The first thing we will investigate is the address fields. Recall that the address here refers to the hardware address of your network interface, i.e. the MAC address.

By default, TShark does not print MAC addresses. To get it to, we can pass the following flags to TShark:

tshark -T fields -e eth.src -e eth.dst

This will cause TShark to print the source and destination MAC address of the packets it sees.

The type field in the Ethernet frame diagram above is always included in the frames. One function it has is to distinguish between IPv4 and IPv6. For IPv4, the type field is equal to 0x800. For IPv6, it should be 0x86dd

To get TShark to show us the type field, we can run:

tshark -T fields -e eth.type
  1. What is the MAC address of your VM's network interface?
  2. If you run TShark to capture 100 packets, how many are to your VM and how many are from it?
  3. How many other nodes is your VM communicating with? Explain why that number makes sense.
  4. In those same 100 packets, do they use IPv4, IPv6, or a mix of both?

 

Part 3: CRC

We can look for packets with a bad checksum by passing the "eth.fcs_bad" field:

tshark -T fields -e eth.fcs_bad

If there are any frames with a bad checksum, they should print something out. Frames with a correct checksum will print nothing.

We can also compute CRC32 checksums for any data we want to. To do so, first install the package libarchive-zip-perl. We can then use the crc32 command to compute checksums of files:

$ echo "Hello" > file.txt
$ crc32 file.txt
363a3020

This prints the 4 byte checksum as 8 hexadecimal digits.

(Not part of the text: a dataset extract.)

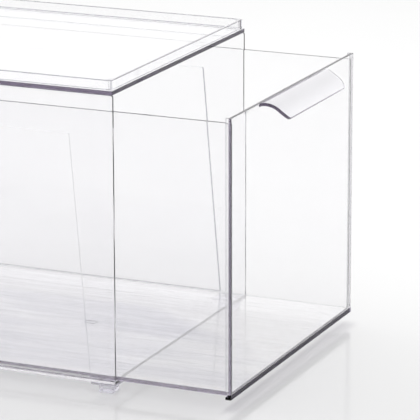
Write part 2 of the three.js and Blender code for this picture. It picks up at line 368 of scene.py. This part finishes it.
def rim_ring(name, node, material):
    """Ring with a rounded rectangular section, carried round its outline. The section's outer points lie at
    outer corner centre plus reach times outward direction, the inner ones at inner corner centre plus reach
    times the same direction."""
    low, high = (np.array(corner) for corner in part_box(node))
    size = high - low
    outer_centre, out = round_rectangle(size[0], size[1], RIM_OUTER_RADIUS, RIM_CORNER_STEPS)
    inner_centre, _ = round_rectangle(size[0] - 2 * RIM_WALL, size[1] - 2 * RIM_WALL, RIM_INNER_RADIUS,
                                      RIM_CORNER_STEPS)
    section_centre, section_out = round_rectangle(RIM_WALL, size[2], RIM_FILLET, FILLET_STEPS)
    section = section_centre + RIM_FILLET * section_out
    outside = section[:, 0] > 0
    middle_radius = np.where(outside, RIM_OUTER_RADIUS - RIM_WALL / 2, RIM_INNER_RADIUS + RIM_WALL / 2)
    reach = middle_radius + section[:, 0]
    centre = np.where(outside[None, :, None], outer_centre[:, None, :], inner_centre[:, None, :])
    plan = centre + reach[None, :, None] * out[:, None, :]
    height = np.broadcast_to(section[None, :, 1:], plan.shape[:2] + (1,))
    rings = np.concatenate([plan, height], axis=-1) + (low + high) / 2
    across = section_out[None, :, :1] * out[:, None, :]
    upward = np.broadcast_to(section_out[None, :, 1:], plan.shape[:2] + (1,))
    ring = lofted(name, rings, np.concatenate([across, upward], axis=-1), material, closed=True)
    # Painted grey shade along the rounded edges and up the outer corners.
    corner_line = RIM_CORNER_LINE * np.abs(2 * out[:, 0] * out[:, 1]) ** RIM_CORNER_FADE
    return marked(ring, np.maximum(np.tile(rounding_line(), 4)[None], corner_line[:, None] * outside[None]))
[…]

  1. If you tell TShark to scan 1000 frames, do you receive any with a bad checksum?
  2. Download the file at sample.txt. What is the checksum value for this file? Now change the b in "robust" to a "c". This will make 1 bit of change to the input. Re-compute the checksum. Is it a little different or completely different?
  3. Compute the checksums for the files file1.txt and file2.txt. What are the checksums for these two files? Do they have the same contents? What does this mean?

 

Submitting

Submit the answers to the questions in the assignment in Canvas.